Doğan Seyfi Dağtaş

Duygusal Teknolojiler: Cihazların İnsan Duygularına Tepki Verdiği Gelecek

07.06.2025 13:08
Haber Detay Image

Yapay zekâ, ilk yıllarında sadece mantıksal problemleri çözen, veriye dayalı kararlar veren bir yazılım düzlemindeydi. Fakat günümüzde geldiğimiz noktada artık sadece "zekâ" değil, "duygu" da teknolojinin içine entegre edilmeye başlandı. "Emotion AI" yani duygusal yapay zekâ adı verilen bu yeni alan, cihazların sadece ne yaptığımızı değil, nasıl hissettiğimizi de analiz etmesini sağlıyor. Yani artık teknolojik cihazlar bizi yalnızca izlemiyor, anlamaya da çalışıyor.

Bu gelişme, özellikle tüketici elektroniğinden sağlık teknolojilerine, müşteri hizmetlerinden eğitim sektörüne kadar birçok alanı kökten dönüştürme potansiyeline sahip. Göz bebeği hareketlerinden ses tonuna, yüz ifadelerinden mikro mimiklere kadar birçok veriyi analiz eden yapay zekâ sistemleri; kullanıcının üzgün, stresli, öfkeli ya da mutlu olduğunu tespit edebiliyor. Ve buna göre tepki verebiliyor.

Düşünün ki bir güzellik salonuna gittiğinizde, sizi karşılayan cihaz sizin o anki ruh hâlinizi analiz ediyor. Yorgun ya da stresliyseniz, cihaz daha rahatlatıcı bir program öneriyor. Mutluysanız, enerjinizi destekleyecek bir cilt bakımı tavsiye ediyor. Bu teknoloji sadece müşteri deneyimini değil, aynı zamanda cihazların insanla daha organik bir ilişki kurmasını da sağlıyor.

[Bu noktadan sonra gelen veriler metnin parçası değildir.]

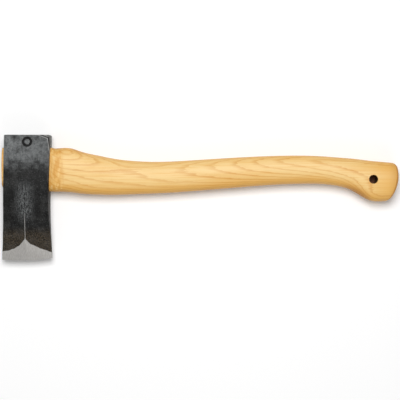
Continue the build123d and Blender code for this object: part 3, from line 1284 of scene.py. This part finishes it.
@dataclass(frozen=True)
class Lamp:
    """A square soft lamp: its place from what it is aimed at, its size and its power."""

    name: str
    place: tuple[float, float, float]
    size: float
    power: float

    def build(self, focus: Vector) -> None:
        """Hangs the lamp and aims it.

        Args:
            focus: What the lamp is aimed at.
        """
        light = bpy.data.lights.new(self.name, "AREA")
        light.shape = "SQUARE"
        light.size = self.size
        light.energy = self.power
        lamp = bpy.data.objects.new(self.name, light)
        lamp.location = focus + Vector(self.place)
        lamp.rotation_euler = (-Vector(self.place)).to_track_quat("-Z", "Y").to_euler()
        bpy.context.scene.collection.objects.link(lamp)


@dataclass
class Studio:
    """Pale floor, soft lamps and the camera straight above the hatchet.

    shade is the spot of the floor under the lanyard hole, painted as shadow and kept free of glow.
    The paper's glow is what the camera sees of it beside its own light, and it grows to full white
    between the two distances of glow_grows.
    """

    focus: Vector
    shade: Vector
    shade_radius: float = 4.5 * MM
    shade_colour: Colour = (0.30, 0.15, 0.10)
    paper_colour: Colour = (0.94, 0.94, 0.94)
    paper_glow: float = 0.085
    glow_grows: tuple[float, float] = (0.45, 1.5)
    floor_size: float = 8.0
    floor_drop: float = 0.2 * MM
    sky_light: float = 0.22
    lamps: tuple[Lamp, ...] = (
        Lamp("key", (-0.05, 0.42, 1.4), 0.66, 17.5),
        Lamp("fill", (0.25, -1.25, 0.95), 0.9, 3.6),
    )
    camera_height: float = 1.5
    view_width: float = 0.3864
    sensor: float = 36.0

    def floor(self) -> None:
        """A white floor that keeps the hatchet's shadow."""
        Bench.clear()
        place = (self.focus.x, self.focus.y, -self.floor_drop)
        bpy.ops.mesh.primitive_plane_add(size=self.floor_size, location=place)
        floor = Bench.added("studio_floor")
        material = bpy.data.materials.new("floor paper")
        material.use_nodes = True
        graph = Graph(material.node_tree)
        shader = material.node_tree.nodes["Principled BSDF"]
        # Painted shadow: the floor under the lanyard hole is coloured deep brown and gets no glow.
        away = graph.distance(graph.place(), self.shade)
        clear = graph.fade(away, self.shade_radius, 1.4 * self.shade_radius)
        paper = graph.mix(clear, self.shade_colour, self.paper_colour)
        graph.feed(shader.inputs["Base Color"], paper)
        graph.feed(shader.inputs["Roughness"], 0.9)
        graph.feed(shader.inputs["Specular IOR Level"], 0.0)
        rays = graph.node("LightPath").outputs
        seen = graph.most(rays["Is Camera Ray"], rays["Is Glossy Ray"], rays["Is Transmission Ray"])
        graph.feed(shader.inputs["Emission Color"], (1.0, 1.0, 1.0))
        far = graph.fade(away, *self.glow_grows, self.paper_glow, 1.0)
        glow = graph.times(seen, clear, far)
        graph.feed(shader.inputs["Emission Strength"], glow)
        floor.data.materials.append(material)

    def sky(self) -> None:
        """Even pale surroundings, white where the camera sees them."""
        world = bpy.data.worlds.new("studio")
        bpy.context.scene.world = world
        world.use_nodes = True
        graph = Graph(world.node_tree)
        background = world.node_tree.nodes["Background"]
        rays = graph.node("LightPath").outputs
        strength = graph.fade(rays["Is Camera Ray"], 0.0, 1.0, self.sky_light, 1.0)
        graph.feed(background.inputs["Color"], (1.0, 1.0, 1.0))
        graph.feed(background.inputs["Strength"], strength)

    def camera(self) -> None:
        """The camera, straight above, with the handle running across its view."""
        lens = bpy.data.cameras.new("camera")
        lens.sensor_width = self.sensor
        lens.lens = self.sensor * self.camera_height / self.view_width
        camera = bpy.data.objects.new("camera", lens)
        camera.location = self.focus + Vector((0, 0, self.camera_height))
        bpy.context.scene.collection.objects.link(camera)
        bpy.context.scene.camera = camera

    def build(self) -> None:
        """Sets the whole studio up."""
        self.floor()
        self.sky()
        for lamp in self.lamps:
            lamp.build(self.focus)
        self.camera()
        bpy.context.scene.view_settings.view_transform = "Standard"


# ---------------------------------------------------------------- whole hatchet


def main() -> None:
    """Builds the hatchet's pieces in order and sets the studio up round them."""
    logging.basicConfig(level=logging.INFO, format="%(name)s: %(message)s")
    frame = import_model()
    low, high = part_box("axe_head")
    middle = (low.z + high.z) / 2
    centre = Vector((166.1 * MM, -31.5 * MM, middle))
    mount = next(m for m in frame["record"]["mounts"] if m["name"] == "lanyard_hole")
    hole = (Vector(mount["pos_m"]), mount["dims"]["r_mm"] * MM)

    rings, weathering = GrowthRings(), Weathering()
    sizes = HeadSizes(middle=middle)
    nodes = frame["nodes"]
    builders = [
        AxeHead(sizes, ForgedSteel(weathering, sizes)),
        WoodenPiece(nodes["handle"], OiledWood(rings, hole)),
        WoodenPiece(nodes["wooden_wedge"], WedgeWood(rings, hole)),
        RingWedge(nodes["ring_wedge"], RingSteel(weathering)),
    ]
    for builder in builders:
        piece = builder.build()
        LOG.info("%s: %d faces", piece.name, len(piece.data.polygons))

    shade = Vector((hole[0].x, hole[0].y, 0.0))
    Studio(focus=centre, shade=shade).build()


if __name__ == "__main__":
    main()
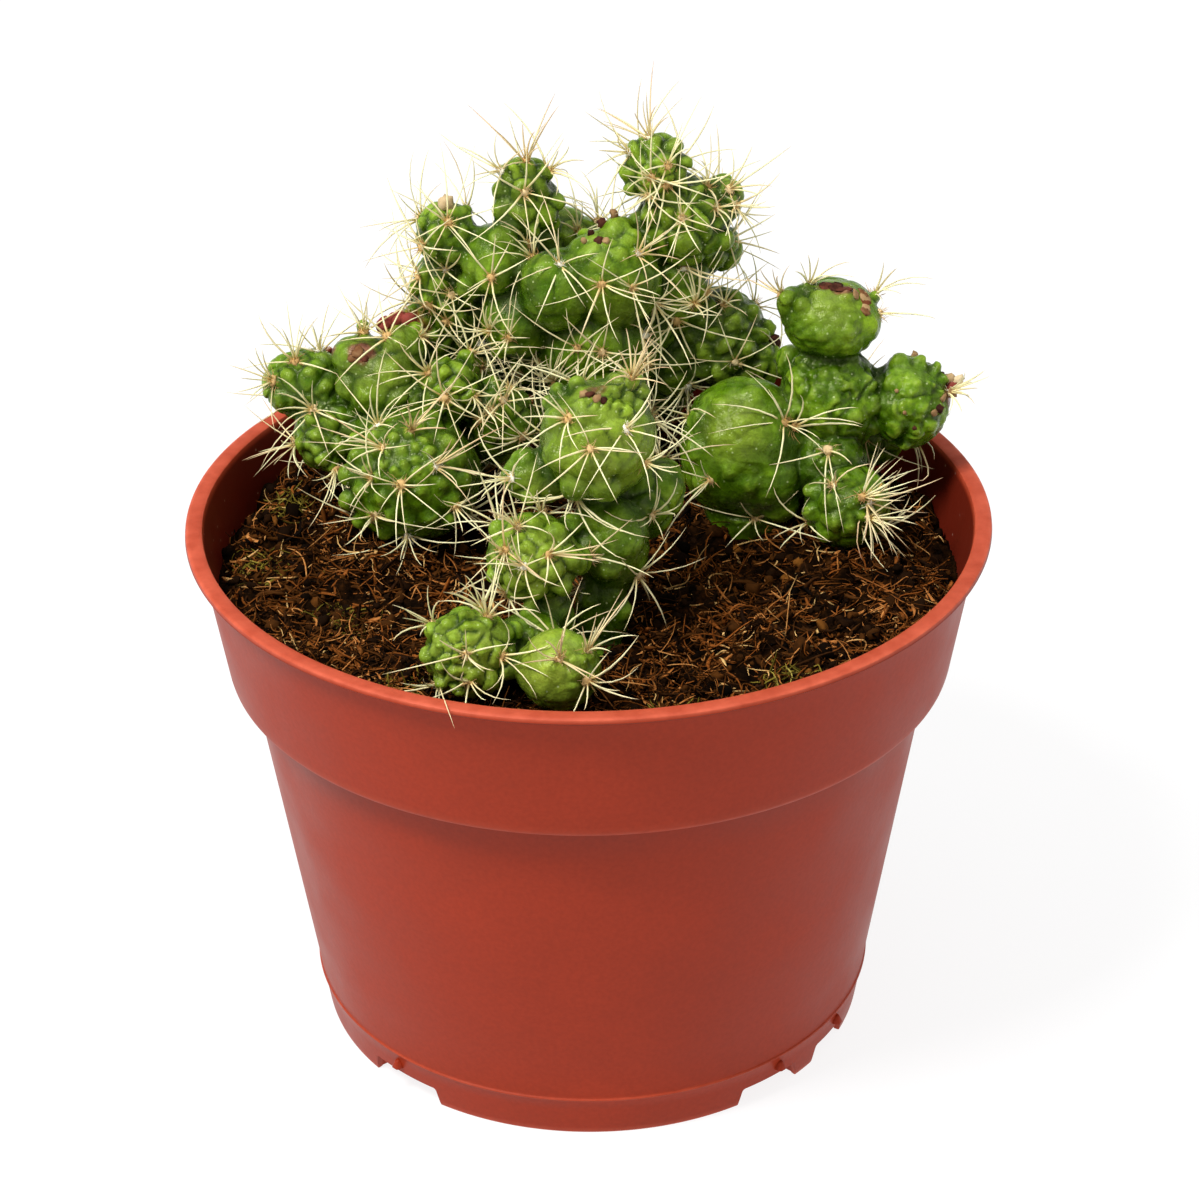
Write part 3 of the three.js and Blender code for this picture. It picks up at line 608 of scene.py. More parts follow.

Bu tür duygusal cihazlar aslında empatik teknolojiler olarak da adlandırılıyor. Amaç, makinelerin daha "insansı" bir anlayışa sahip olması değil, insanlarla olan etkileşimlerinde daha uygun ve kişiselleştirilmiş tepkiler verebilmesi. Fakat burada etik sorular da devreye giriyor. Bir cihazın bizim duygusal durumumuzu analiz etmesi ne kadar doğru? Bu veriler ne kadar güvende? Ve daha da önemlisi, cihazların bize verdiği tepkiler gerçekten empati mi, yoksa sadece iyi yazılmış kodlar mı?

Bu noktada geliştirici bakış açısı kritik hâle geliyor. Benim gibi cihaz geliştiricileri için bu alan sadece bir yazılım geliştirme süreci değil, aynı zamanda bir sosyal sorumluluk konusu. Duygularımızın analiz edildiği bir dünyada, kullanıcıya saygı duyan, sınırlarını bilen, etik ilkeleri gözeten cihazlar üretmek artık bir zorunluluk.

Geleceğe dair öngörüm şu: Yakın gelecekte cihazlar yalnızca komut bekleyen soğuk makineler olmaktan çıkacak. Tıpkı bir dost gibi bizim ruh hâlimizi anlayan, tavsiye veren, gerekiyorsa sessiz kalan teknolojilerle çevreleneceğiz. Bu dönüşüm, yalnızca teknolojiyi değil, insan-teknoloji ilişkisini de yeniden tanımlayacak.